The effect of these swings is of course visible in Sibur’s Ebitda, but the company has been turning in a steady circa $2.5bn of earnings a year. Sibur's IFRS revenues were up by 21.6% to RUB258bn in the first half of 2018 due to support from prices and the continuous effect of commissioning new capacities, and they clearly will rise again even more strongly as ZapSib comes online.

The domestic Russian market is also one of Sibur’s more interesting ones, accounting for 58% of revenues in 2017. After that comes Europe, but Asia is also growing in importance. 

The Chinese state-owned energy company Sinopec and the Chinese Silk Road Fund bought 10% each in the Russian company in 2015 and 2016 respectively. Konov says the sale to Sinopec was proportionally split between the existing shareholders and the company already has several joint ventures with the Chinese – the main one being a synthetic rubber plant in Krasnoyarsk.
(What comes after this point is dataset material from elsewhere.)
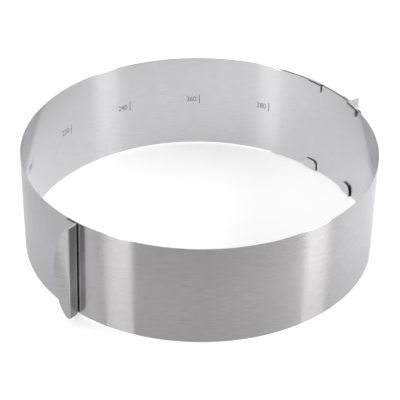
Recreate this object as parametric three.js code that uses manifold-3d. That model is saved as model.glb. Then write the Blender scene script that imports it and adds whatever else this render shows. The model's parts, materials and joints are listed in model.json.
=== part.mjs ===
// Adjustable cake ring of brushed stainless spring steel, millimetres, +Z up.
//
// One long strip is rolled into a ring whose two ends lie over each other. Folded lugs on the outer end
// hold the inner end against it, and two grips on the outside are drawn apart or together to set the
// diameter. The inner end points at the diameter on a scale that is etched on the inner face.
//
// The strip bends all along its length when the ring is set to another diameter. It is therefore built
// as a chain of short arcs, each with its true curvature, with a narrow slit wherever it may flex.
//
// Frame: the origin is the middle of the ring, level with the lowest folds. Seen from above the strip
// runs clockwise from its inner end to its outer end.

import * as THREE from 'three';
import { mergeVertices } from 'three/addons/utils/BufferGeometryUtils.js';
import Module from 'manifold-3d';

const wasm = await Module();
wasm.setup();

// The strip
const bandHeight = 85;
const sheet = 0.7;
const layerPitch = 1.7;          // from the middle of one layer to the middle of the next
const largestDiameter = 300;     // inside, where the strip is single
const smallestDiameter = 165;
const drawnIn = 18.7;            // how far the ring is set below its largest diameter
const overlapAtLargest = 43.4;   // what the ends still share at the largest diameter
const innerEndAngle = THREE.MathUtils.degToRad(63.35);

// The flexing arcs
const innerArcs = 15;            // from the inner end to the middle grip's arc
const outerArcs = 14;            // from that arc to the first lugs' arc
const flexSlit = 0.25;
const endArcLength = 37;         // carries the last lugs and the outer grip
const lugArcLength = 34;         // carries the first lugs
const gripArcLength = 30;        // carries the middle grip
const facetLength = 4.5;

// The lugs, folded from the strip's own edges
const lugWidth = 13.5;
const lugReach = 3.6;            // inwards, from the middle of the strip to the middle of the lug
const lugRise = 1.25;            // how far the fold stands beyond the strip's edge
const lugDrop = 9;               // from the strip's edge to the lug's free edge
const lugCorner = 4.5;
const lugRoot = 3;               // how far the fold is let into the strip
const foldThinning = 0.06;       // the sheet is thinner where it is folded
const lastLugFromEnd = 11.1;     // middle of the lugs, along the strip
const firstLugFromEnd = 59.4;

// The grips, bent from sheet of their own and spot-welded to the outside
const gripSheet = 1;
const gripEdgeMargin = 0.5;      // from the grip's ends to the strip's edges
const gripSeatGap = 0.3;
const gripFlange = 13;           // width of the welded flange
const gripFlangeCorner = 5;
const gripDepth = 9;             // from the flange to the finger plate's bend
const gripBend = 1.6;            // bend radius at the middle of the sheet
const gripPlate = 10.3;          // width of the rounded finger plate at half height
const gripFullness = 1.4;        // 1 is a half ellipse and 2 nearly an arc
const gripFlare = THREE.MathUtils.degToRad(25);
const gripLean = THREE.MathUtils.degToRad(1.65); // the upper end stands nearer to the strip's inner end
const gripTipShare = 0.05;       // width of the finger plate at its tips, as a share of its full width
const gripFromOuterEnd = 18.9;   // middle of the web
const gripStopGap = 6;           // from the web to the outer end, at the smallest diameter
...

“In the Krasnoyarsk rubber plant we are responsible for production and they are responsible for marketing,” says Konov, adding that Sibur is the majority shareholder and handles the technology and production, while their Chinese partners handle the sales and marketing in Asia.

Sibur has a rubber joint venture in India, which is the opposite in that there Sibur is the minority partner, but again it handles the technology and production with its Indian partners doing the sales and marketing.

As for its own synthetic rubber production, Sibur exports most of its output to Europe where it has most of the major car tyre producers as customers. While Europe and the former Soviet Union remain the company’s key markets the future is in Asia and the other emerging markets.

“The European market is not growing so it is not difficult to outpace the European market. The Russian market has been growing fast in the last decade because it started from underconsumption. We have seen a lot of changes in the consumer behaviour in the patterns of how the big retail chains changed their network – from open air markets to retail supermarkets. That has led to significant growth in polymer consumption,” says Konov. “But the Asian markets are growing and continue to grow faster than the average global growth rates.”